1. ## Differentiating Implicitly

Is it possible to differentiate this equation?

(2x^2)(y)-(7y^2)=(8x)-2y-11 to find y'(1)?

2. 2yx^2 - 7y^2 - 8x + 2y = -11

-(d/dx)/(d/dy)

(8 - 4xy) / (2x^2 - 14y + 2)

y'(1) just accounts for one of those variables, however. You need an x and a y coordinate to perform the calculation. For y'(1), do you mean x by that 1? If so, just plug back into the original equation to get the y value accompanying it.

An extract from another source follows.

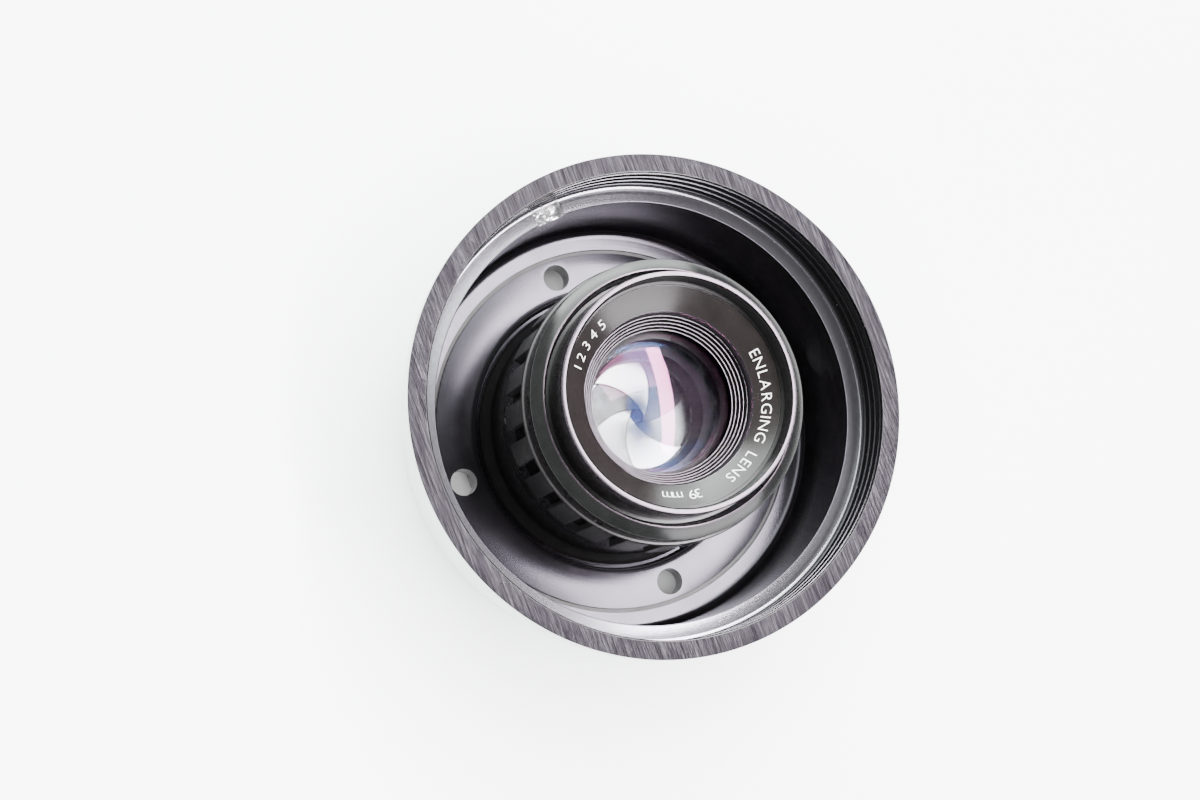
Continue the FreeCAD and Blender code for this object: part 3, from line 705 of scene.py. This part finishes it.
def make_front_cell(mats):
    """Protruding front with a painted highlight on its front edge and a fine filter thread inside."""
    wall, edge, thread, inner = range(4)
    body_r = 16.35
    pitch, depth = 0.5, 0.24
    thread_r, thread_floor = CELL_R - 0.75, CELL_TOP - 3.2
    corners = [
        (CELL_R, CELL_TOP - 0.45, 0.25, edge),
        (CELL_R - 0.12, CELL_TOP, 0.08, edge),
        (thread_r + 0.02, CELL_TOP, 0.06, thread),
        (thread_r, CELL_TOP - 0.25, 0.03, thread),
    ]
    z = CELL_TOP - 0.4
    while z - pitch > thread_floor:
        corners.append((thread_r, z, 0.03, thread))
        corners.append((thread_r - depth, z - pitch / 2, 0.04, thread))
        z -= pitch
    lens_bore, name_bore = GLASS_R + 0.05, NAME_R + 0.05
    corners += [
        (thread_r, z, 0.03, thread),
        (thread_r, thread_floor, 0.05, inner),
        (name_bore, thread_floor, 0.05, inner),
        (name_bore, 35.0, 0.05, inner),
        (lens_bore, 35.0, 0.05, inner),
        (lens_bore, bottom("second_element"), 0.02, inner),
        (8.9, bottom("second_element"), 0.05, inner),
        (8.1, bottom("front_cell"), 0.05, inner),
        (body_r, bottom("front_cell"), 0.05, inner),
        (body_r, BARREL_TOP + 0.05, 0.02, wall),
        (CELL_R, BARREL_TOP + 0.05, 0.08, wall),
    ]
    materials = [mats["bezel"], mats["edge_bright"], mats["thread"], mats["inner"]]
    turned_piece("front_cell_body", corners, materials, "front_cell")


def make_name_ring(mats):
    """Coned lettering ring and the terraced funnel down to the glass."""
    face, terrace, lip = range(3)
    bottom_z = bottom("name_ring")
    bore_r, bore_z = 12.2, NAME_TOP - 2.14
    terrace_top, terraces, first_r = bore_z - 1.46, 5, 11.8
    glass_edge_r, glass_edge_z = 10.25, 34.38
    corners = [
        (GLASS_R, 35.05, 0.02, terrace),
        (NAME_R, 35.05, 0.1, face),
        (NAME_R, NAME_TOP, 0.08, face),
        (bore_r, bore_z, 0.07, lip),
        (bore_r - 0.05, terrace_top, 0.03, terrace),
    ]
    tread = (first_r - glass_edge_r) / (terraces - 1)
    riser = (terrace_top - glass_edge_z) / terraces
    # The last share of each tread before its edge, and the bore's lip, take the pale lip material: painted highlight
    # lines.
    flat_share = 0.13
    for step in range(terraces):
        edge_r, tread_z = first_r - step * tread, terrace_top - step * riser
        corners.append((edge_r + tread * flat_share, tread_z, 0.0, lip))
        corners.append((edge_r, tread_z, 0.02, terrace))
    corners.append((glass_edge_r, glass_edge_z, 0.02, terrace))
    corners.append((GLASS_R, max(glass_edge_z, bottom_z), 0.02, terrace))
    materials = [mats["name"], mats["terrace"], mats["edge_lip"]]
    turned_piece("name_ring_body", corners, materials, "name_ring")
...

Edit: Missed that 2y', sorry. Fixed

3. Originally Posted by derfleurer
2yx^2 - 7y^2 - 8x + 2y = -11

-(d/dx)/(d/dy)

(8 - 4xy) / (2x^2 - 14y)

y'(1) just accounts for one of those variables, however. You need an x and a y coordinate to perform the calculation.
I was wondering why I couldn't do it either. Thank you.

4. Hello, Hakhengkim!

$2x^2y-7y^2\:=\:8x-2y-11$. . Find $y'(1)$
Differentiate implicitly . . .

. . $2x\,\frac{dy}{dx} + 4xy - 14y\,\frac{dy}{dx} \:=\:8 - 2\,\frac{dy}{dx} \quad\Rightarrow\quad 2x\,\frac{dy}{dx} - 14y\,\frac{dy}{dx} + 2\,\frac{dy}{dx} \:=\:8 - 4xy$

Factor: . $2(x-7y - 6)\,\frac{dy}{dx} \:=\:4(2-xy) \quad\Rightarrow\quad \frac{dy}{dx} \;=\;\frac{2(2-xy)}{x-7y-6}$

If $x = 1$, the equation becomes: . $2y - 7y^2 \:=\:8 - 2y - 11 \quad\Rightarrow\quad 7y^2 - 4y - 3 \:=\:0$

. . $(y - 1)(7y+3) \:=\:0 \quad\Rightarrow\quad y \:=\:1,\:-\tfrac{3}{7}$

And we have two points: . $(1,\,1),\;\;\left(1,\,-\tfrac{3}{7}\right)$

At $(1,\,1)\!:\;\;\frac{dt}{dx} \:=\:\frac{2(2-1)}{1-7-6} \:=\:-\frac{1}{6}$

At $\left(1,\,-\tfrac{3}{7}\right)\!:\;\;\frac{dy}{dx} \:=\:\frac{2\left[2-(1)(-\frac{3}{7})\right]}{1 - 7(-\frac{3}{7}) - 6} \:=\:-\frac{17}{7}$

5. Whoop, missed that + 2 in the denominator.

Not to hijack the thread, but how'd you get 2xy' - 14yy' +2y' = 2(x - 7y - 6)y'?